**Supplied data:**
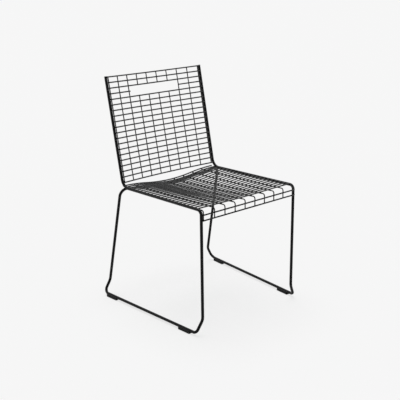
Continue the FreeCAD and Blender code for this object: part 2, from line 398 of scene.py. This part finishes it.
stretcherEnd = stretcherPath[-1]
stretcherHeading = (stretcherPoint(stretcher["halfWidth"] + slopeStep)
                    - stretcherPoint(stretcher["halfWidth"] - slopeStep)).normalized()
legTopRun = (frameRod["rearLegTop"][0] * mm - stretcherEnd.x) / stretcherHeading.x
frameCorners = [
    uprightTop,
    seatCorner,
    frontCorner,
    point(*frameRod["frontLegFoot"]),
    point(*frameRod["runnerFront"]),
    point(*frameRod["runnerRear"]),
    point(*frameRod["rearLegFoot"]),
    stretcherEnd + stretcherHeading * legTopRun,
    stretcherEnd,
]
framePath = roundedPath(frameCorners, frameRod["bends"], frameRod["turnStep"])
roundBar("side_rod_right", [framePath], frameRod["radius"], frameRod["rings"], rodCoat,
         nodes=["side_frame_right"])
roundBar("side_rod_left", [mirrorPath(framePath)], frameRod["radius"], frameRod["rings"], rodCoat,
         nodes=["side_frame_left"])
print("side frames made")


# backrest mesh: rows in front, columns behind, both bowed about one line
backMesh = {
    "rows": 20,
    "topMargin": 3.3,
    "bottomMargin": 16.15,
    "bow": 23.5,
    "slotRow": 3,
    "slotColumns": (3, 6),
    "nub": 2,
    "step": 9,
}
backDirection = (seatCorner - uprightTop).normalized()
backNormal = Vector((0, -backDirection.z, backDirection.y))
backLength = (seatCorner - uprightTop).length / mm
backPitch = (backLength - backMesh["topMargin"] - backMesh["bottomMargin"]) / (backMesh["rows"] - 1)
columnBow = (columnHalf ** 2 + backMesh["bow"] ** 2) / (2 * backMesh["bow"])
rowBow = columnBow - crossing
bowCentre = backMesh["bow"] - columnBow
cornerBend = frameRod["bends"][0]
cornerHalf = (uprightTop - seatCorner).angle(frontCorner - seatCorner) / 2
cornerBendStart = backLength - cornerBend / math.tan(cornerHalf)


def backPoint(x, down, behind):
    foot = uprightTop + (backDirection * down + backNormal * behind) * mm
    return Vector((x * mm, foot.y, foot.z))


def backRowPath(down, start, end):
    path = []
    for angle in spread(start, end, backMesh["step"] / rowBow):
        path.append(backPoint(rowBow * math.sin(angle), down, bowCentre + rowBow * math.cos(angle)))
    return path


def columnBehind(x):
    return bowCentre + math.sqrt(columnBow ** 2 - x ** 2)


def backColumnPath(x, start, end):
    return [backPoint(x, start, columnBehind(x)), backPoint(x, end, columnBehind(x))]


def backRowDown(row):
    return backMesh["topMargin"] + row * backPitch


def rowEndAngle(down):
    # a row ends where its side meets the upright, which bends forward near the seat
    past = max(0, down + crossWire["radius"] - cornerBendStart)
    forward = cornerBend - math.sqrt(cornerBend ** 2 - past ** 2)
    wireSide = rowBow + crossWire["radius"]
    rodBehind = -bowCentre - forward
    rodDistance = math.hypot(frameRod["halfWidth"], rodBehind)
    square = rodDistance ** 2 + wireSide ** 2 - clear ** 2
    rodAngle = math.atan2(frameRod["halfWidth"], rodBehind)
    return rodAngle - math.acos(square / (2 * rodDistance * wireSide))


slotFirst, slotLast = backMesh["slotColumns"]
nubAngle = math.asin((-columnPlaces[slotFirst - 1] - backMesh["nub"]) / rowBow)
rowEndSpots = []
for row in range(backMesh["rows"]):
    endAngle = rowEndAngle(backRowDown(row))
    if row == backMesh["slotRow"]:
        stub = backRowPath(backRowDown(row), nubAngle, endAngle)
        paths = [mirrorPath(stub), stub]
    else:
        paths = [backRowPath(backRowDown(row), -endAngle, endAngle)]
    rowEndSpots += [paths[0][0] if len(paths) == 1 else paths[0][-1], paths[-1][-1]]
    number = "%02d" % (row + 1)
    roundBar("back_row_" + number, paths, crossWire["radius"], crossWire["rings"], wireCoat,
             nodes=["back_cross_wire_" + number])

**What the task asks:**
Extract all of the data above without altering anything.

**The solution:**
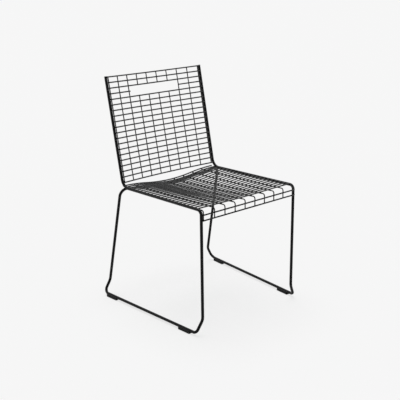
Continue the FreeCAD and Blender code for this object: part 2, from line 398 of scene.py. This part finishes it.
stretcherEnd = stretcherPath[-1]
stretcherHeading = (stretcherPoint(stretcher["halfWidth"] + slopeStep)
                    - stretcherPoint(stretcher["halfWidth"] - slopeStep)).normalized()
legTopRun = (frameRod["rearLegTop"][0] * mm - stretcherEnd.x) / stretcherHeading.x
frameCorners = [
    uprightTop,
    seatCorner,
    frontCorner,
    point(*frameRod["frontLegFoot"]),
    point(*frameRod["runnerFront"]),
    point(*frameRod["runnerRear"]),
    point(*frameRod["rearLegFoot"]),
    stretcherEnd + stretcherHeading * legTopRun,
    stretcherEnd,
]
framePath = roundedPath(frameCorners, frameRod["bends"], frameRod["turnStep"])
roundBar("side_rod_right", [framePath], frameRod["radius"], frameRod["rings"], rodCoat,
         nodes=["side_frame_right"])
roundBar("side_rod_left", [mirrorPath(framePath)], frameRod["radius"], frameRod["rings"], rodCoat,
         nodes=["side_frame_left"])
print("side frames made")


# backrest mesh: rows in front, columns behind, both bowed about one line
backMesh = {
    "rows": 20,
    "topMargin": 3.3,
    "bottomMargin": 16.15,
    "bow": 23.5,
    "slotRow": 3,
    "slotColumns": (3, 6),
    "nub": 2,
    "step": 9,
}
backDirection = (seatCorner - uprightTop).normalized()
backNormal = Vector((0, -backDirection.z, backDirection.y))
backLength = (seatCorner - uprightTop).length / mm
backPitch = (backLength - backMesh["topMargin"] - backMesh["bottomMargin"]) / (backMesh["rows"] - 1)
columnBow = (columnHalf ** 2 + backMesh["bow"] ** 2) / (2 * backMesh["bow"])
rowBow = columnBow - crossing
bowCentre = backMesh["bow"] - columnBow
cornerBend = frameRod["bends"][0]
cornerHalf = (uprightTop - seatCorner).angle(frontCorner - seatCorner) / 2
cornerBendStart = backLength - cornerBend / math.tan(cornerHalf)


def backPoint(x, down, behind):
    foot = uprightTop + (backDirection * down + backNormal * behind) * mm
    return Vector((x * mm, foot.y, foot.z))


def backRowPath(down, start, end):
    path = []
    for angle in spread(start, end, backMesh["step"] / rowBow):
        path.append(backPoint(rowBow * math.sin(angle), down, bowCentre + rowBow * math.cos(angle)))
    return path


def columnBehind(x):
    return bowCentre + math.sqrt(columnBow ** 2 - x ** 2)


def backColumnPath(x, start, end):
    return [backPoint(x, start, columnBehind(x)), backPoint(x, end, columnBehind(x))]


def backRowDown(row):
    return backMesh["topMargin"] + row * backPitch


def rowEndAngle(down):
    # a row ends where its side meets the upright, which bends forward near the seat
    past = max(0, down + crossWire["radius"] - cornerBendStart)
    forward = cornerBend - math.sqrt(cornerBend ** 2 - past ** 2)
    wireSide = rowBow + crossWire["radius"]
    rodBehind = -bowCentre - forward
    rodDistance = math.hypot(frameRod["halfWidth"], rodBehind)
    square = rodDistance ** 2 + wireSide ** 2 - clear ** 2
    rodAngle = math.atan2(frameRod["halfWidth"], rodBehind)
    return rodAngle - math.acos(square / (2 * rodDistance * wireSide))


slotFirst, slotLast = backMesh["slotColumns"]
nubAngle = math.asin((-columnPlaces[slotFirst - 1] - backMesh["nub"]) / rowBow)
rowEndSpots = []
for row in range(backMesh["rows"]):
    endAngle = rowEndAngle(backRowDown(row))
    if row == backMesh["slotRow"]:
        stub = backRowPath(backRowDown(row), nubAngle, endAngle)
        paths = [mirrorPath(stub), stub]
    else:
        paths = [backRowPath(backRowDown(row), -endAngle, endAngle)]
    rowEndSpots += [paths[0][0] if len(paths) == 1 else paths[0][-1], paths[-1][-1]]
    number = "%02d" % (row + 1)
    roundBar("back_row_" + number, paths, crossWire["radius"], crossWire["rings"], wireCoat,
             nodes=["back_cross_wire_" + number])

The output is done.